# DIRECTIVE
Look for the word "scene" in each line and report the count of matching lines, with nothing added.

# GIVEN INFORMATION
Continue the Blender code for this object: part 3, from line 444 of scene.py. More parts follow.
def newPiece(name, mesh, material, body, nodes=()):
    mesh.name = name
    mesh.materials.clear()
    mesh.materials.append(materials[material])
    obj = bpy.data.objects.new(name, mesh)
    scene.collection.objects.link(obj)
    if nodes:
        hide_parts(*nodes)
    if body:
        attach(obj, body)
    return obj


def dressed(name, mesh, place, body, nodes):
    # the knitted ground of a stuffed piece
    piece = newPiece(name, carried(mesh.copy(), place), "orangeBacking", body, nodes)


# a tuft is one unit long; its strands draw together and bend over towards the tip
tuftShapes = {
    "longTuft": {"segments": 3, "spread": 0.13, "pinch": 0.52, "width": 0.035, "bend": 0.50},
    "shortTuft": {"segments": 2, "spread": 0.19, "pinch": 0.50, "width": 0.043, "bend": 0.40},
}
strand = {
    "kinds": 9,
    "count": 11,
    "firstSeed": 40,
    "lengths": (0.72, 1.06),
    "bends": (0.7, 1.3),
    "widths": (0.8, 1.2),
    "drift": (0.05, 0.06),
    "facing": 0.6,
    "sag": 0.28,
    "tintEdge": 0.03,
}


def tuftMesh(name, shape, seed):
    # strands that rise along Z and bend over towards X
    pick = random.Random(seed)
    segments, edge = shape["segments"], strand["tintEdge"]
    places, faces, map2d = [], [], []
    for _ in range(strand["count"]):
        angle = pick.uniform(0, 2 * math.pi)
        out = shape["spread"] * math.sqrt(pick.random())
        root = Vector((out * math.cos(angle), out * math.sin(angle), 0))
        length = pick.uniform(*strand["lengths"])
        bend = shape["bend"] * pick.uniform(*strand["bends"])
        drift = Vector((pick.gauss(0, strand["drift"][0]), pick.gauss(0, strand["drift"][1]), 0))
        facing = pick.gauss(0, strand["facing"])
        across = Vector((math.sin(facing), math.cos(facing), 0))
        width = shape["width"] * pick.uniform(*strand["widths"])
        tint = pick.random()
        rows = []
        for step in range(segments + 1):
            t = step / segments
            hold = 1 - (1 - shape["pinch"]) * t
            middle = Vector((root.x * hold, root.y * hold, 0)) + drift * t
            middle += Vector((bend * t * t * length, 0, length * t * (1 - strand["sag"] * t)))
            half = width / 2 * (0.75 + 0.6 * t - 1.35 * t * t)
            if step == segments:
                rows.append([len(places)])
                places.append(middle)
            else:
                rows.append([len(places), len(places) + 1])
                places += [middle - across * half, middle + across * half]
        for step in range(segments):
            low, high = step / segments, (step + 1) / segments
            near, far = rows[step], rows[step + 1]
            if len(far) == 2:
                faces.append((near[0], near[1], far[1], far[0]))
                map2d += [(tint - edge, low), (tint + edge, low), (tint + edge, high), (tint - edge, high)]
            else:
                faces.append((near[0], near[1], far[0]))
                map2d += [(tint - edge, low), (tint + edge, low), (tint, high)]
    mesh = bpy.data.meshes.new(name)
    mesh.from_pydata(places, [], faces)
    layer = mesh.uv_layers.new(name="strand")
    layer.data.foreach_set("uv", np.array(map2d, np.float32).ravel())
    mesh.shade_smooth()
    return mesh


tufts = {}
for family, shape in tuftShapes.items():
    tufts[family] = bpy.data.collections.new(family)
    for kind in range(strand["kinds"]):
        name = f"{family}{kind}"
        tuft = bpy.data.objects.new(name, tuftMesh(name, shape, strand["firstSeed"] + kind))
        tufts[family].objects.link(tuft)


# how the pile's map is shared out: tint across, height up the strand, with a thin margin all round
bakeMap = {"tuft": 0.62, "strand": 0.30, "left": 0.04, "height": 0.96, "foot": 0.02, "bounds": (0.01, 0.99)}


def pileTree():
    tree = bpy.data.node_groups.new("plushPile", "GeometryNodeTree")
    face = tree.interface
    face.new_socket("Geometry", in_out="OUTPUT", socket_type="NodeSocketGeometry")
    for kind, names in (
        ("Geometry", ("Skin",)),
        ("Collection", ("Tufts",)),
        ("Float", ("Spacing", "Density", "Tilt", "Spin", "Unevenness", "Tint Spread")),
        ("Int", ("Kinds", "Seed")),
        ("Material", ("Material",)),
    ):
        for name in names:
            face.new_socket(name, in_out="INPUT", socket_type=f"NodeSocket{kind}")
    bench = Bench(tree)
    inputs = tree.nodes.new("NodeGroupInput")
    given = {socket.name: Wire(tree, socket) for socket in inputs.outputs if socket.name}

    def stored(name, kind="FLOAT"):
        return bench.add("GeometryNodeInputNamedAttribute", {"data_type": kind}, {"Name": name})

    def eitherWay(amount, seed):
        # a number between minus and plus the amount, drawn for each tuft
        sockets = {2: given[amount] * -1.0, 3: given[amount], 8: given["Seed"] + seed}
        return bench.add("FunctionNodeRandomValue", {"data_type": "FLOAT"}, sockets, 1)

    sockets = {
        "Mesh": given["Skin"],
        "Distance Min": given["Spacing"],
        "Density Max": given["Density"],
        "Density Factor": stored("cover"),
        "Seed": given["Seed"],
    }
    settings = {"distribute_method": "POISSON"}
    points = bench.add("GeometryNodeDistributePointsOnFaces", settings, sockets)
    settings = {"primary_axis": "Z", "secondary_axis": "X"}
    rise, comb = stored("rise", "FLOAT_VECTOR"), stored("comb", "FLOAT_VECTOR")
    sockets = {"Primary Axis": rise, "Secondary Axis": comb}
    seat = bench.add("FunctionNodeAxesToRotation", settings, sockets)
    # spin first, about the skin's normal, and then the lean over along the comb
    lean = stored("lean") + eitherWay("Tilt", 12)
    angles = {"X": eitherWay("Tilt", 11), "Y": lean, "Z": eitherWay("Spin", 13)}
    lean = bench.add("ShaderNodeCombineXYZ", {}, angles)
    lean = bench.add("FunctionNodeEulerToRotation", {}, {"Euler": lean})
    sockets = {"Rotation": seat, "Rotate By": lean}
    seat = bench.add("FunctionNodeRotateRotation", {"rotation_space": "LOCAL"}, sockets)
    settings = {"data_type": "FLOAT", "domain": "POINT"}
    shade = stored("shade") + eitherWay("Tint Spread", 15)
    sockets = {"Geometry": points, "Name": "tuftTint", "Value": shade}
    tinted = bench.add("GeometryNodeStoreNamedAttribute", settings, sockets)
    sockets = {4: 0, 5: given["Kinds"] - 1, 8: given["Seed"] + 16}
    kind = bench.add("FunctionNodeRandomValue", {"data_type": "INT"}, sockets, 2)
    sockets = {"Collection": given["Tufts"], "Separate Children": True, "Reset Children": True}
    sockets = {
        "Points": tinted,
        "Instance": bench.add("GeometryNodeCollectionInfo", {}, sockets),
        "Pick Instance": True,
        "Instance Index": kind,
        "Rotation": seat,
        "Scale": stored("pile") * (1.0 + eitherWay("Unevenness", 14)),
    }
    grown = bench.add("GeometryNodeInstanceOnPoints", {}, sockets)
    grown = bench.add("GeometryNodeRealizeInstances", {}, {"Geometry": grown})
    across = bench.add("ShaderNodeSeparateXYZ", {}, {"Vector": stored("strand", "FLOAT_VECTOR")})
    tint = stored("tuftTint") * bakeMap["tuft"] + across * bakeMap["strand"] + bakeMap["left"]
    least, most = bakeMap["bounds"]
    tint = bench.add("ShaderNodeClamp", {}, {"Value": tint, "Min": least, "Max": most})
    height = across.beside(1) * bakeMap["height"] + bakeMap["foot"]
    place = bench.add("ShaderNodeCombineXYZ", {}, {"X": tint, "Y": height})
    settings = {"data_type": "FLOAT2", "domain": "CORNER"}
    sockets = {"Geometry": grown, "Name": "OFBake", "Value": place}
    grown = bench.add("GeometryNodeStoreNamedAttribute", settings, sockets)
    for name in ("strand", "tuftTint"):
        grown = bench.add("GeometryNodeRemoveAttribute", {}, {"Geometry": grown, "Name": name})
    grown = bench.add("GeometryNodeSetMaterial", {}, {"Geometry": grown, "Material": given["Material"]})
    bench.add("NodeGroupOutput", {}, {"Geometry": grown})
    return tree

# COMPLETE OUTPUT
2